Given entries ->

#####

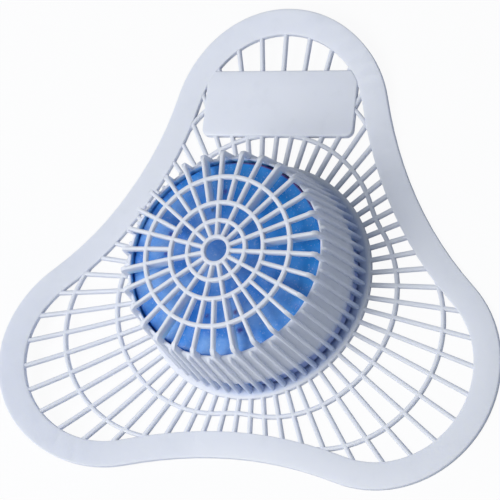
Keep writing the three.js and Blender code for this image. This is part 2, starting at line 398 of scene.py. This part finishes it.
def rim_inner(turn):
    """Distance from the axis to the rim's inner edge, at an angle from a lobe's axis."""
    waist_arc, waist_centre, lobe_end = arcs_of(RIM)
    inner = RIM["lobe_radius"] - RIM_WIDTH
    across = RIM["lobe_centre"] * sin(turn)
    if abs(across) < inner:
        reach = RIM["lobe_centre"] * cos(turn) + sqrt(inner * inner - across * across)
        bearing = atan2(reach * sin(turn), reach * cos(turn) - RIM["lobe_centre"])
        if abs(bearing) < lobe_end:
            return reach
    off = radians(60) - abs(turn)
    across = waist_centre * sin(off)
    return waist_centre * cos(off) - sqrt((waist_arc + RIM_WIDTH) ** 2 - across * across)


def flange_rib(turn):
    """One rib along +X, as long as the rim lets it be at this angle from a lobe's axis."""
    start = BASE_RADIUS - RIB_OVERLAP
    length = rim_inner(turn) + RIB_OVERLAP - start
    piece = bar_section("rib", start, 0, pi / 2, RIB_WIDTH, LATTICE_HEIGHT, RIB_CROWN)
    bpy.ops.mesh.select_all(action="SELECT")
    bpy.ops.mesh.extrude_region_move(TRANSFORM_OT_translate={"value": (length * MM, 0, 0)})
    return close_up(piece)


rib_sets = []
for turn in range(0, 61, RIB_STEP):
    places = {(lobe["angle"] + side * turn) % 360 for lobe in LOBES for side in (-1, 1)}
    rib_sets.append(copies_round(flange_rib(radians(turn)), sorted(places)))
flange_ribs = join(rib_sets)
print("flange ribs", len(flange_ribs.data.polygons), "faces")

# %% [markdown]
# ## The label pad
# The pad is a plain plate, a little thicker than the rim, with a softly rounded top edge. Its
# upper corners follow the rim. It starts as a flat outline that is extruded up and bevelled.

# %% Label pad
PAD_ARC_STEPS = 5


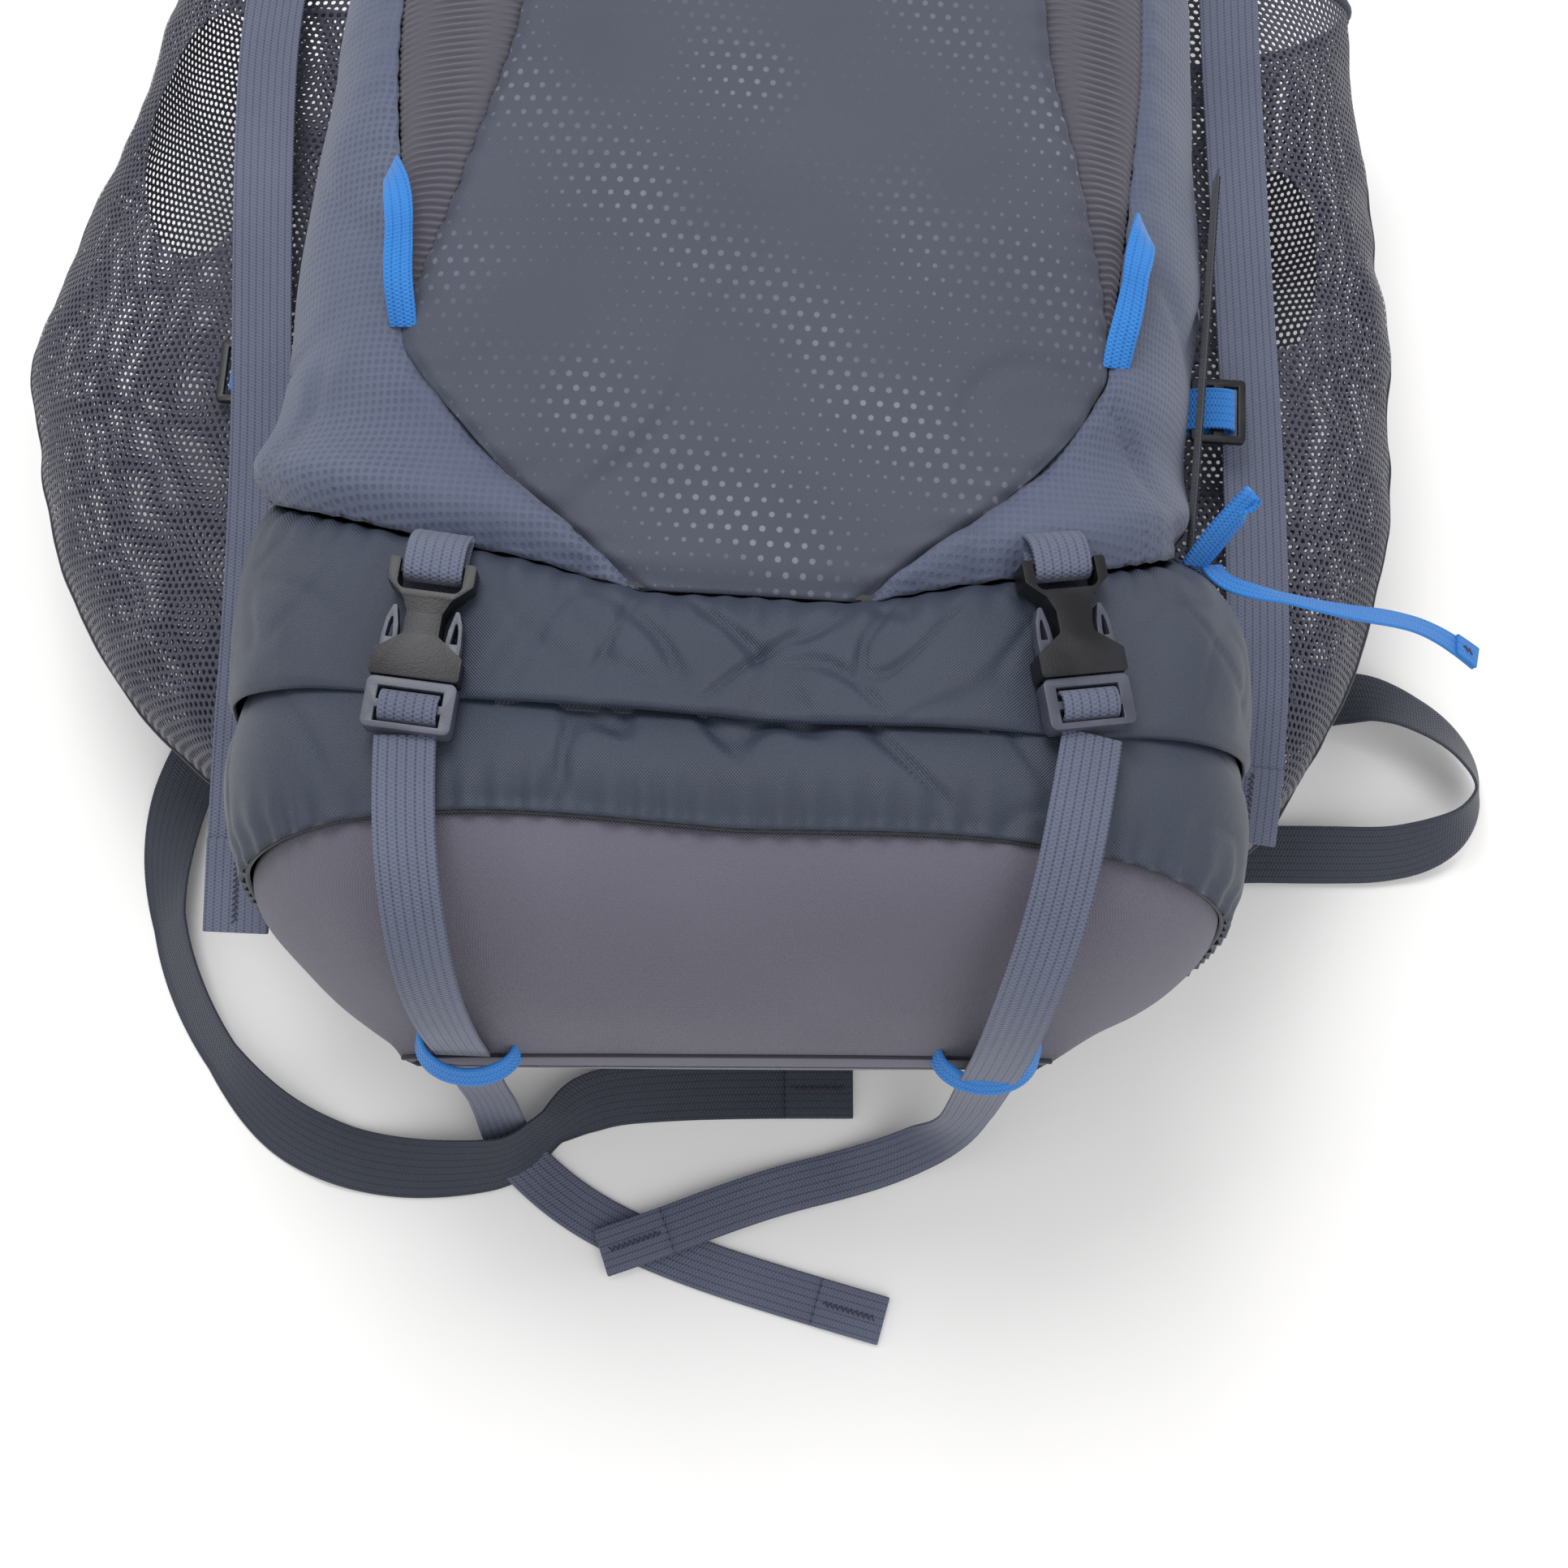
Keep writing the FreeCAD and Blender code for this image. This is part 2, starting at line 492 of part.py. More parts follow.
FREE_STRAPS = {
    "pad_tail_left": [
        (-107, 92.5, 268), (-105.5, 68, 270), (-101, 38, 262), (-97, 16, 236), (-94, 7, 200),
        (-93, 6, 158), (-95, 6, 112), (-97, 7, 70), (-96, 5, 36), (-95, 0, 14), (-88, -14, 3),
        (-58, -36, 3), (-18, -51, 3), (24, -62, 3), (68, -72, 3)],
    "pad_tail_right": [
        (112.6, 105.4, 268), (109, 78, 270), (103, 44, 262), (96, 17, 236), (93, 7, 198), (92, 6, 156),
        (93, 6, 110), (93, 5, 72), (90, 3, 38), (82, 0, 13), (66, -7, 4), (46, -14, 4), (23, -21, 6),
        (-2, -31, 9), (-27, -42, 9), (-50, -51, 6)],
    "belt_tail_left": [
        (-232, 175, 4.9), (-239, 158, 3), (-247, 134, 3), (-249, 106, 3), (-244, 76, 3), (-233, 48, 3),
        (-215, 20, 3), (-190, -5, 3), (-163, -17, 3), (-136, -21, 5), (-110, -20, 10.5),
        (-88, -16, 11.5), (-74, -1, 10), (-58, 13, 5), (-24, 18, 3), (12, 21, 3), (51, 23, 3)],
    "belt_loop_right": [
        (242.9, 204.2, 4.9), (262, 207, 12), (284, 199, 20), (304, 184, 24), (315, 165, 22),
        (307, 147, 18), (283, 136, 10), (246, 135, 4), (208, 134, 3), (168, 125, 3), (120, 111, 3),
        (70, 100, 3), (40.6, 98, 6)],
    "side_tail_left": [
        (-196, 520, 150), (-204, 480, 152), (-211, 425, 150), (-206, 360, 152), (-200, 300, 151),
        (-193, 235, 151), (-189, 170, 148), (-188, 110, 141), (-187, 52, 126)],
    "side_tail_right": [
        (176, 540, 150), (177, 500, 154), (178, 450, 152), (181, 390, 152), (185, 330, 150),
        (188, 270, 151), (191, 205, 149), (192, 150, 144), (188, 106, 136)],
    "zip_pull_long": [
        (160.6, 186, 213.8), (163, 180, 217), (171, 176, 219), (185, 174.5, 217), (208.7, 173.7, 208),
        (236, 177.6, 192), (254, 174.5, 182), (265, 170, 175)],
    "zip_pull_short": [
        (161, 190.5, 214.8), (162.5, 194, 221), (166, 198.5, 227), (170.5, 203, 231)],
}

bag()
back_frame()
collar()
lid()
pad_buckles()
zippers()
save("mesh_pocket_left", pocket(-1, POCKET_LEFT))
save("mesh_pocket_right", pocket(1, POCKET_RIGHT))
loops()
haul_loop()
harness()
belt_and_sternum()
for strap_name, strap_route in FREE_STRAPS.items():
    free_strap(strap_name, strap_route)
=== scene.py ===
"""Trekking daypack lying on its harness: cloth, mesh, webbing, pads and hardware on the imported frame."""
import bisect
import json
import math
import bmesh
import bpy
from mathutils import Matrix, Vector, noise


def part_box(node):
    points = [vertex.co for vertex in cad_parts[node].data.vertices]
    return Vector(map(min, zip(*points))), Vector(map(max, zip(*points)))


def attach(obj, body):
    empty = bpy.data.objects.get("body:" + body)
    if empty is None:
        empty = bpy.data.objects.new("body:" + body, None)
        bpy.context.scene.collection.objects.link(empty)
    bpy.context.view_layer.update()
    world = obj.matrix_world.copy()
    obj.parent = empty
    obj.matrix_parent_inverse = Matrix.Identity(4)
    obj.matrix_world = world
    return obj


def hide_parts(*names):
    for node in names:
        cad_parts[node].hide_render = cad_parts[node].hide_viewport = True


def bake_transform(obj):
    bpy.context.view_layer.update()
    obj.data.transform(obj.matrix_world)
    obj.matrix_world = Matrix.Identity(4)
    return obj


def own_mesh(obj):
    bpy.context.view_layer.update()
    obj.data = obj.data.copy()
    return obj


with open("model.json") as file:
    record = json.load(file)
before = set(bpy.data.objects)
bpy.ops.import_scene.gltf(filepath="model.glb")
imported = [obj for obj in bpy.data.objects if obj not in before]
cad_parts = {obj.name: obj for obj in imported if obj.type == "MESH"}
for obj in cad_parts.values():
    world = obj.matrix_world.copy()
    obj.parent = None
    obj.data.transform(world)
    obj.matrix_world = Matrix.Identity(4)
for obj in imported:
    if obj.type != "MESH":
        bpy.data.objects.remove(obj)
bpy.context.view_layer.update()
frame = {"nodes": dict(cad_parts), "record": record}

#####

To do -> Only the lines from the one holding "back_frame()" through the one holding "zip(*points))), Vector(map(max, zip(*points)))" are wanted; retype them exactly.

Task result ->
back_frame()
collar()
lid()
pad_buckles()
zippers()
save("mesh_pocket_left", pocket(-1, POCKET_LEFT))
save("mesh_pocket_right", pocket(1, POCKET_RIGHT))
loops()
haul_loop()
harness()
belt_and_sternum()
for strap_name, strap_route in FREE_STRAPS.items():
    free_strap(strap_name, strap_route)
=== scene.py ===
"""Trekking daypack lying on its harness: cloth, mesh, webbing, pads and hardware on the imported frame."""
import bisect
import json
import math
import bmesh
import bpy
from mathutils import Matrix, Vector, noise


def part_box(node):
    points = [vertex.co for vertex in cad_parts[node].data.vertices]
    return Vector(map(min, zip(*points))), Vector(map(max, zip(*points)))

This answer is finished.